## DATA PROVIDED
========================================================================

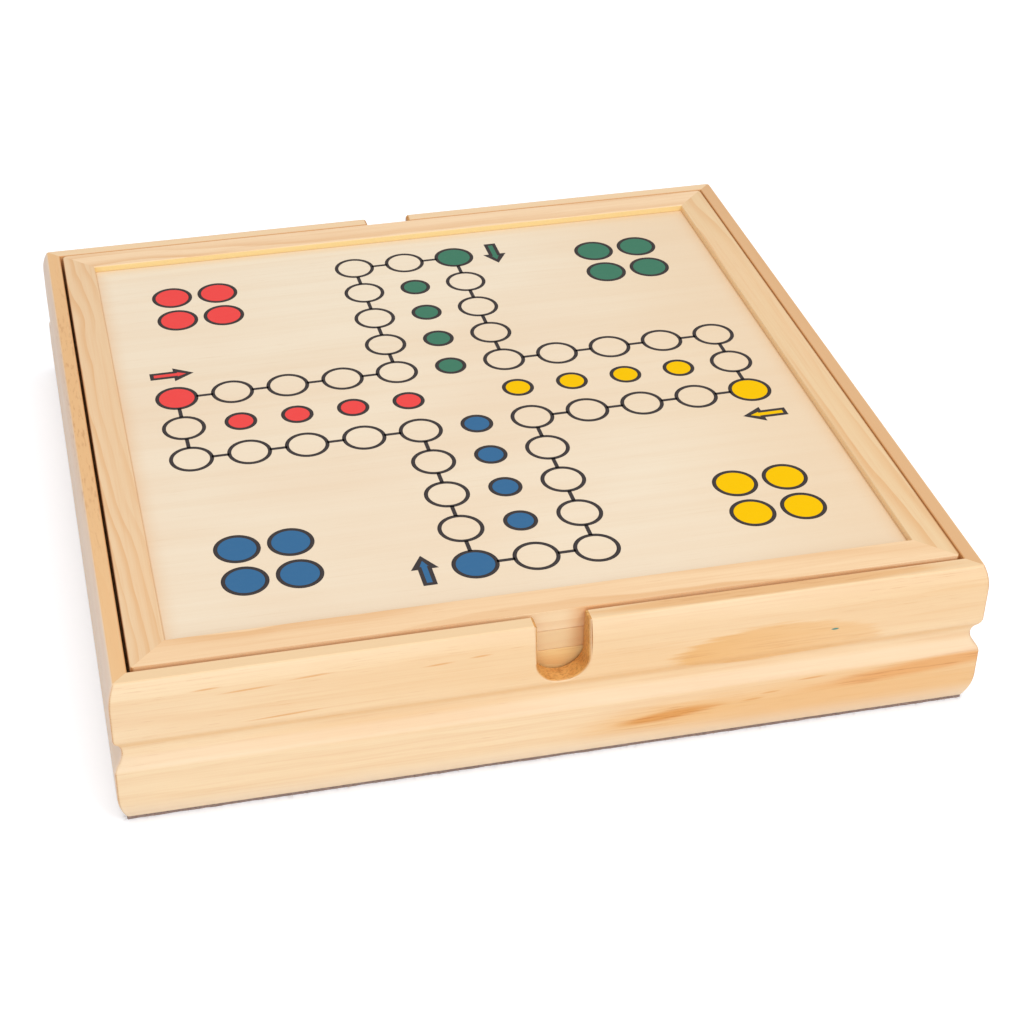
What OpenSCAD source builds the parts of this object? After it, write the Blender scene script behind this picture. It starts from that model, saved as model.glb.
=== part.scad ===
// Pine games box with two lift-out boards. A framed ludo board lies on a framed
// draughts board in the mouth of a shallow box with moulded, mitred walls. Both are
// lifted out by the finger notches in the front and back walls. Below them a frame of
// halved dividers holds the pawns, the dice and the draughtsmen.
// Millimetres, +Z up, +Y towards the back. The origin is under the middle of the felt.

/* [Box] */
// Width of the box over the fullest part of the moulding, side to side
box_w = 300; // [270:1:420]
// Depth of the box over the fullest part of the moulding, front to back
box_d = 300; // [270:1:420]
// Height of the wooden walls, without the felt
wall_h = 56.5; // [48:0.5:90]
// Thickness of the walls at the fullest part of the moulding
wall_t = 7.8; // [7:0.1:12]
// Thickness of the plywood bottom panel
bottom_t = 4; // [3:0.1:8]
// Depth of the rebate round the foot of the walls that takes the bottom panel
rebate = 3; // [2:0.1:3.5]
// Thickness of the felt glued under the box
felt_t = 2; // [1:0.1:5]
// Width of the margin between the felt's edge and the foot of the walls
felt_inset = 0.5; // [0:0.1:5]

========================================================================

## TASK DETAILS
Output the listing above word for word.

## ANSWER TO THE EXERCISE
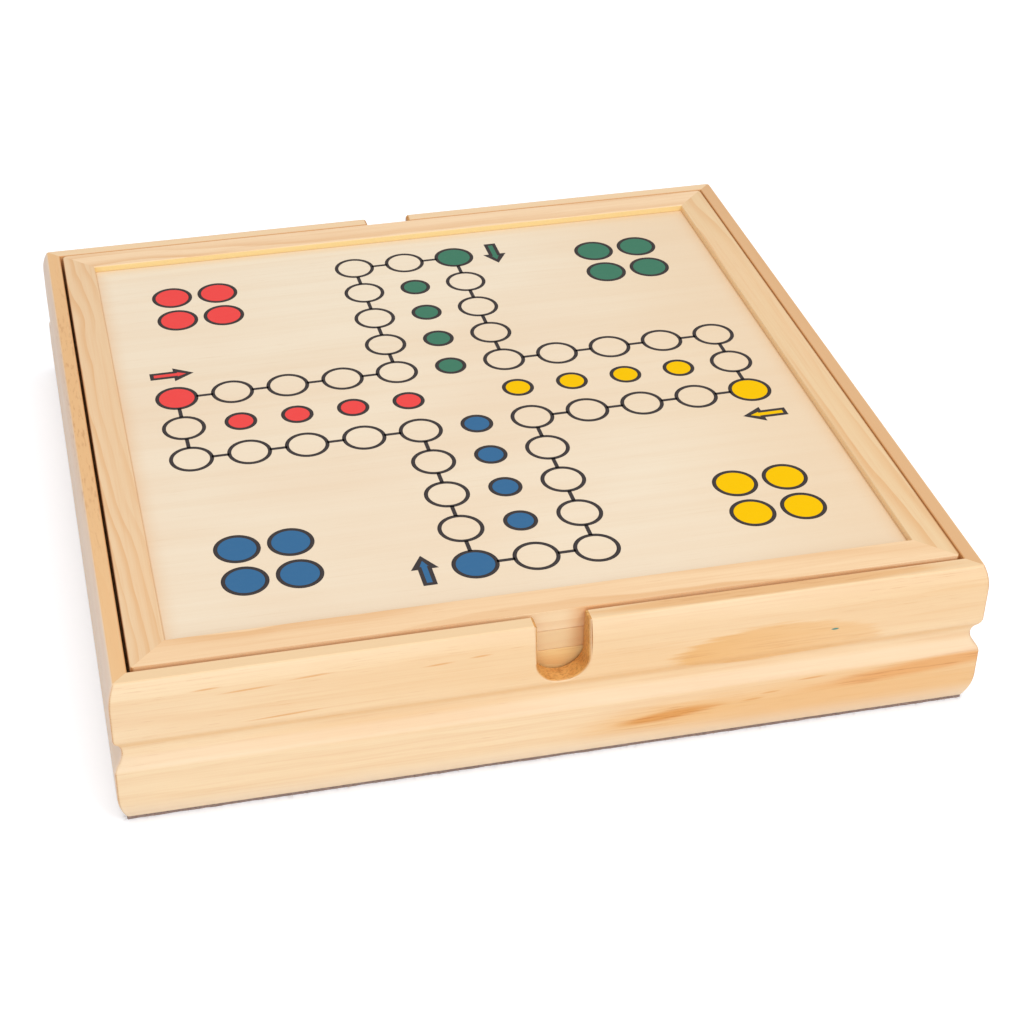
What OpenSCAD source builds the parts of this object? After it, write the Blender scene script behind this picture. It starts from that model, saved as model.glb.
=== part.scad ===
// Pine games box with two lift-out boards. A framed ludo board lies on a framed
// draughts board in the mouth of a shallow box with moulded, mitred walls. Both are
// lifted out by the finger notches in the front and back walls. Below them a frame of
// halved dividers holds the pawns, the dice and the draughtsmen.
// Millimetres, +Z up, +Y towards the back. The origin is under the middle of the felt.

/* [Box] */
// Width of the box over the fullest part of the moulding, side to side
box_w = 300; // [270:1:420]
// Depth of the box over the fullest part of the moulding, front to back
box_d = 300; // [270:1:420]
// Height of the wooden walls, without the felt
wall_h = 56.5; // [48:0.5:90]
// Thickness of the walls at the fullest part of the moulding
wall_t = 7.8; // [7:0.1:12]
// Thickness of the plywood bottom panel
bottom_t = 4; // [3:0.1:8]
// Depth of the rebate round the foot of the walls that takes the bottom panel
rebate = 3; // [2:0.1:3.5]
// Thickness of the felt glued under the box
felt_t = 2; // [1:0.1:5]
// Width of the margin between the felt's edge and the foot of the walls
felt_inset = 0.5; // [0:0.1:5]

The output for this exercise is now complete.